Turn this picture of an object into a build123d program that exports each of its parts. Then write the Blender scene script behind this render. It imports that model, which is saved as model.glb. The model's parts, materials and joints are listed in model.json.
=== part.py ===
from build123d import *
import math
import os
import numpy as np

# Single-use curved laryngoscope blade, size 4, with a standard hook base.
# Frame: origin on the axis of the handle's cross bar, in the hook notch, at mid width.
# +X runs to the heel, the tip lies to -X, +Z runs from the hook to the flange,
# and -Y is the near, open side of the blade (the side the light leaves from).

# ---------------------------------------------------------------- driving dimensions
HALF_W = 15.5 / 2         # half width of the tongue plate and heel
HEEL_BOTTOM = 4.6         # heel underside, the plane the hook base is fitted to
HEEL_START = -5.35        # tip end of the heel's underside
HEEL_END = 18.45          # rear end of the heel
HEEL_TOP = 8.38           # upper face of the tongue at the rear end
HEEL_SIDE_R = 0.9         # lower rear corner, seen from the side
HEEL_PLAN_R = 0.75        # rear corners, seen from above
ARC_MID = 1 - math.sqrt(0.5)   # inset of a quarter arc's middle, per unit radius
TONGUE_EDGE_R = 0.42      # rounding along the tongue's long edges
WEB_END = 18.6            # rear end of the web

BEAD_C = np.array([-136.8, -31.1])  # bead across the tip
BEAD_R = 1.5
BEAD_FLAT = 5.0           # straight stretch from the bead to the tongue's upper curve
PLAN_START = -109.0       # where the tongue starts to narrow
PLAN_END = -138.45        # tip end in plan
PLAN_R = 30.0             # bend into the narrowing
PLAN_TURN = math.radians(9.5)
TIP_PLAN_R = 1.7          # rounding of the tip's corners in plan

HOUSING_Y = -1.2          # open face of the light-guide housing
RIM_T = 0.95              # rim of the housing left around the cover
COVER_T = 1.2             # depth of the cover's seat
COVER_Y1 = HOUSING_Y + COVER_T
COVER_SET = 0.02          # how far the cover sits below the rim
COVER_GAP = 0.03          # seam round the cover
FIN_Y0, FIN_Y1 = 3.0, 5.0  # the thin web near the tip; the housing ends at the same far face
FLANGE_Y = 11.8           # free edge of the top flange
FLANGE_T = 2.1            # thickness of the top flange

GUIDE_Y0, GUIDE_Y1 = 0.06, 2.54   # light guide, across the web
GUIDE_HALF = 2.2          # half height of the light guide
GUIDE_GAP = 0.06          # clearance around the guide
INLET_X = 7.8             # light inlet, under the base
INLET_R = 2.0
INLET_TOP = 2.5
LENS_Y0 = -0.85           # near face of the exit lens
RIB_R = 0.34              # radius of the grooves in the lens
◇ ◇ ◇
## Request
Copy down the whole of the data above, matching it exactly.

## Solution for this exercise
Turn this picture of an object into a build123d program that exports each of its parts. Then write the Blender scene script behind this render. It imports that model, which is saved as model.glb. The model's parts, materials and joints are listed in model.json.
=== part.py ===
from build123d import *
import math
import os
import numpy as np

# Single-use curved laryngoscope blade, size 4, with a standard hook base.
# Frame: origin on the axis of the handle's cross bar, in the hook notch, at mid width.
# +X runs to the heel, the tip lies to -X, +Z runs from the hook to the flange,
# and -Y is the near, open side of the blade (the side the light leaves from).

# ---------------------------------------------------------------- driving dimensions
HALF_W = 15.5 / 2         # half width of the tongue plate and heel
HEEL_BOTTOM = 4.6         # heel underside, the plane the hook base is fitted to
HEEL_START = -5.35        # tip end of the heel's underside
HEEL_END = 18.45          # rear end of the heel
HEEL_TOP = 8.38           # upper face of the tongue at the rear end
HEEL_SIDE_R = 0.9         # lower rear corner, seen from the side
HEEL_PLAN_R = 0.75        # rear corners, seen from above
ARC_MID = 1 - math.sqrt(0.5)   # inset of a quarter arc's middle, per unit radius
TONGUE_EDGE_R = 0.42      # rounding along the tongue's long edges
WEB_END = 18.6            # rear end of the web

BEAD_C = np.array([-136.8, -31.1])  # bead across the tip
BEAD_R = 1.5
BEAD_FLAT = 5.0           # straight stretch from the bead to the tongue's upper curve
PLAN_START = -109.0       # where the tongue starts to narrow
PLAN_END = -138.45        # tip end in plan
PLAN_R = 30.0             # bend into the narrowing
PLAN_TURN = math.radians(9.5)
TIP_PLAN_R = 1.7          # rounding of the tip's corners in plan

HOUSING_Y = -1.2          # open face of the light-guide housing
RIM_T = 0.95              # rim of the housing left around the cover
COVER_T = 1.2             # depth of the cover's seat
COVER_Y1 = HOUSING_Y + COVER_T
COVER_SET = 0.02          # how far the cover sits below the rim
COVER_GAP = 0.03          # seam round the cover
FIN_Y0, FIN_Y1 = 3.0, 5.0  # the thin web near the tip; the housing ends at the same far face
FLANGE_Y = 11.8           # free edge of the top flange
FLANGE_T = 2.1            # thickness of the top flange

GUIDE_Y0, GUIDE_Y1 = 0.06, 2.54   # light guide, across the web
GUIDE_HALF = 2.2          # half height of the light guide
GUIDE_GAP = 0.06          # clearance around the guide
INLET_X = 7.8             # light inlet, under the base
INLET_R = 2.0
INLET_TOP = 2.5
LENS_Y0 = -0.85           # near face of the exit lens
RIB_R = 0.34              # radius of the grooves in the lens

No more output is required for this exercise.